-- BEGIN Raw data --

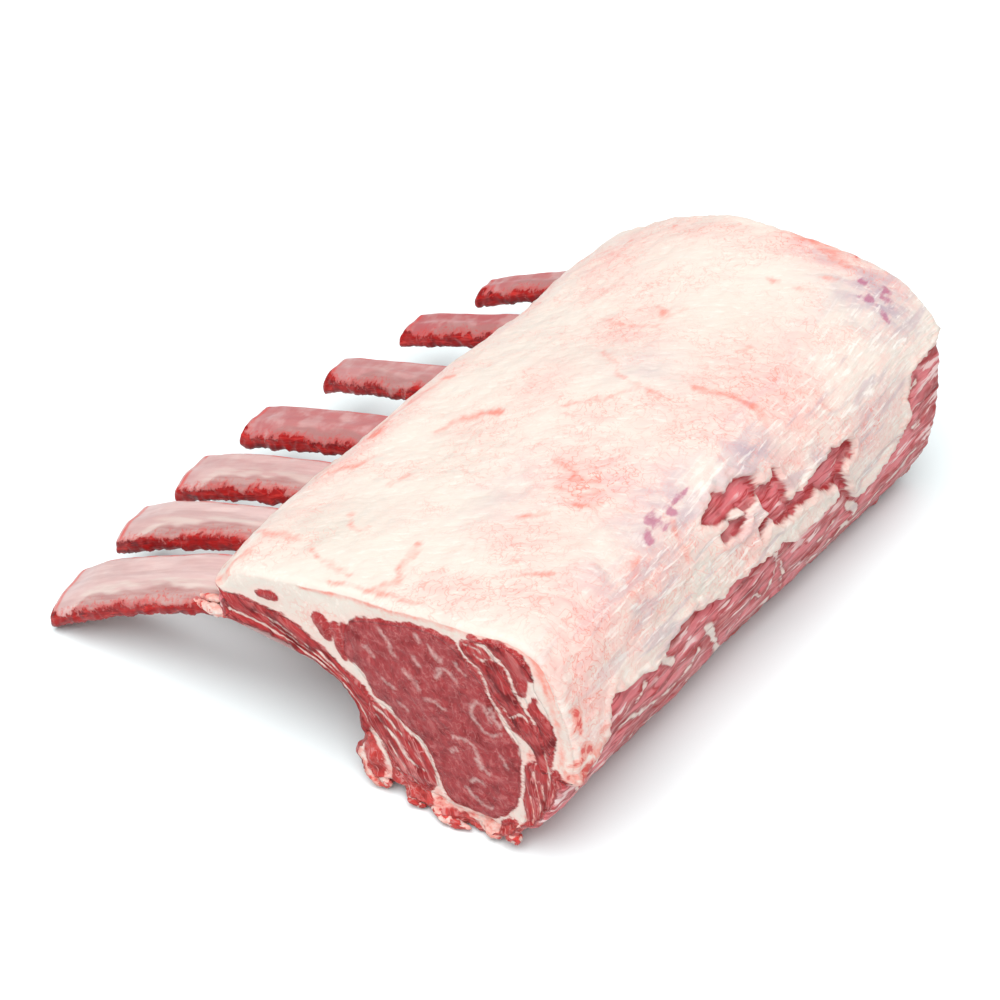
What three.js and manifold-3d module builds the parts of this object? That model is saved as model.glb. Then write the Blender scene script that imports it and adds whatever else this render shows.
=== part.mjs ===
// A raw rack of lamb, seven ribs, frenched: the loin eye and its side muscles under a fat cap, the
// rib bones running from the chine through the rib meat to bare, scraped ends.
// Millimetres, +Z up. The rack lies on its chine edge with the fat cap up. Its length runs along +Y,
// from the shoulder-end cut to the loin-end cut, and the rib ends point to -X.

import * as THREE from 'three';
import { mergeVertices } from 'three/addons/utils/BufferGeometryUtils.js';
import Module from 'manifold-3d';

const wasm = await Module();
wasm.setup();

// ---- Driving dimensions ----
const RACK_LENGTH = 170;          // shoulder-end cut to loin-end cut
const STATIONS = 8;               // lengthwise steps of a lofted piece
const STEPS_PER_POINT = 2;        // ring points between two outline points
const GAP = 0.3;                  // clearance that neighbouring pieces keep
const OVERRUN = 4;                // how far a cutting tool runs past both cut ends
const FLAP_BULGE = 4.6;           // how far the rib-side edge bows out past a straight line
const FLAP_BULGE_X = [-52, -78];  // the bow grows from none at the first X to all at the second
const CAP_SWELL = 0.8;            // height of the slow waves along the fat cap
const SWELL_WAVES = 2.5;          // how many of them the rack's length holds
const SWELL_Z = [25, 55];         // the swell grows from none at the first height to all at the second
const MERGE_DISTANCE = 1e-4;      // points closer than this are one corner

// Ribs, from the shoulder end. Each one leaves the flap at its exit and runs bare to its tip.
const RIB_EXIT_Y = [8.6, 30.2, 51.5, 74.6, 102.8, 134, 162.8];
const RIB_TIP_Y = [8, 31, 54.2, 79.3, 110.6, 140.1, 168];
const RIB_TIP_X = [-136.4, -135, -134.4, -133.1, -129.7, -124.8, -118.5];
const RIB_TIP_Z = [1.4, 8, 10, 12, 12, 12, 12];   // of the bone's lower face
const RIB_EXIT_WIDTH = [15.4, 11.6, 12, 11.8, 9.6, 9, 9];
const RIB_TIP_WIDTH = [15.8, 13.4, 13.6, 12.2, 10, 10, 8];
const RIB_TIP_THICKNESS = [7.4, 7.2, 6.8, 6.4, 5.8, 5.4, 5];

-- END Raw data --

Task details: Give the material above again, word for word.

Response to this task:
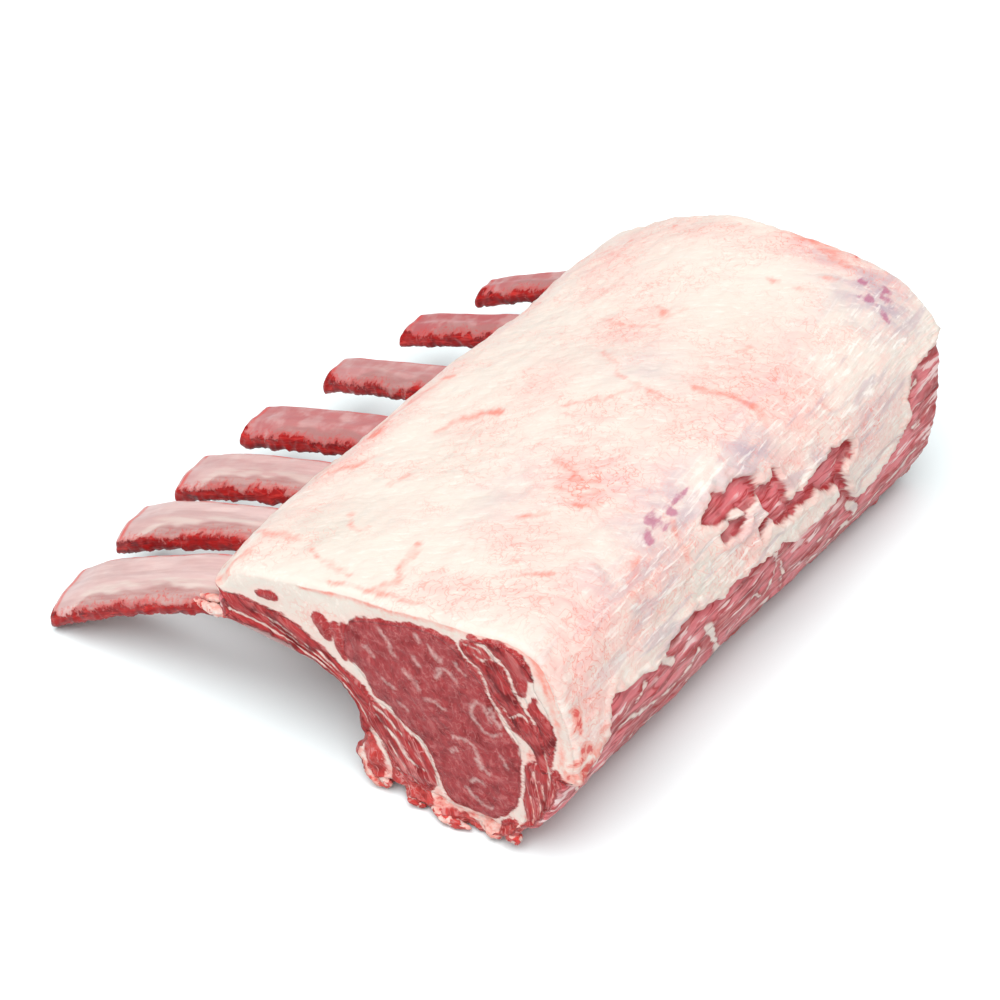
What three.js and manifold-3d module builds the parts of this object? That model is saved as model.glb. Then write the Blender scene script that imports it and adds whatever else this render shows.
=== part.mjs ===
// A raw rack of lamb, seven ribs, frenched: the loin eye and its side muscles under a fat cap, the
// rib bones running from the chine through the rib meat to bare, scraped ends.
// Millimetres, +Z up. The rack lies on its chine edge with the fat cap up. Its length runs along +Y,
// from the shoulder-end cut to the loin-end cut, and the rib ends point to -X.

import * as THREE from 'three';
import { mergeVertices } from 'three/addons/utils/BufferGeometryUtils.js';
import Module from 'manifold-3d';

const wasm = await Module();
wasm.setup();

// ---- Driving dimensions ----
const RACK_LENGTH = 170;          // shoulder-end cut to loin-end cut
const STATIONS = 8;               // lengthwise steps of a lofted piece
const STEPS_PER_POINT = 2;        // ring points between two outline points
const GAP = 0.3;                  // clearance that neighbouring pieces keep
const OVERRUN = 4;                // how far a cutting tool runs past both cut ends
const FLAP_BULGE = 4.6;           // how far the rib-side edge bows out past a straight line
const FLAP_BULGE_X = [-52, -78];  // the bow grows from none at the first X to all at the second
const CAP_SWELL = 0.8;            // height of the slow waves along the fat cap
const SWELL_WAVES = 2.5;          // how many of them the rack's length holds
const SWELL_Z = [25, 55];         // the swell grows from none at the first height to all at the second
const MERGE_DISTANCE = 1e-4;      // points closer than this are one corner

// Ribs, from the shoulder end. Each one leaves the flap at its exit and runs bare to its tip.
const RIB_EXIT_Y = [8.6, 30.2, 51.5, 74.6, 102.8, 134, 162.8];
const RIB_TIP_Y = [8, 31, 54.2, 79.3, 110.6, 140.1, 168];
const RIB_TIP_X = [-136.4, -135, -134.4, -133.1, -129.7, -124.8, -118.5];
const RIB_TIP_Z = [1.4, 8, 10, 12, 12, 12, 12];   // of the bone's lower face
const RIB_EXIT_WIDTH = [15.4, 11.6, 12, 11.8, 9.6, 9, 9];
const RIB_TIP_WIDTH = [15.8, 13.4, 13.6, 12.2, 10, 10, 8];
const RIB_TIP_THICKNESS = [7.4, 7.2, 6.8, 6.4, 5.8, 5.4, 5];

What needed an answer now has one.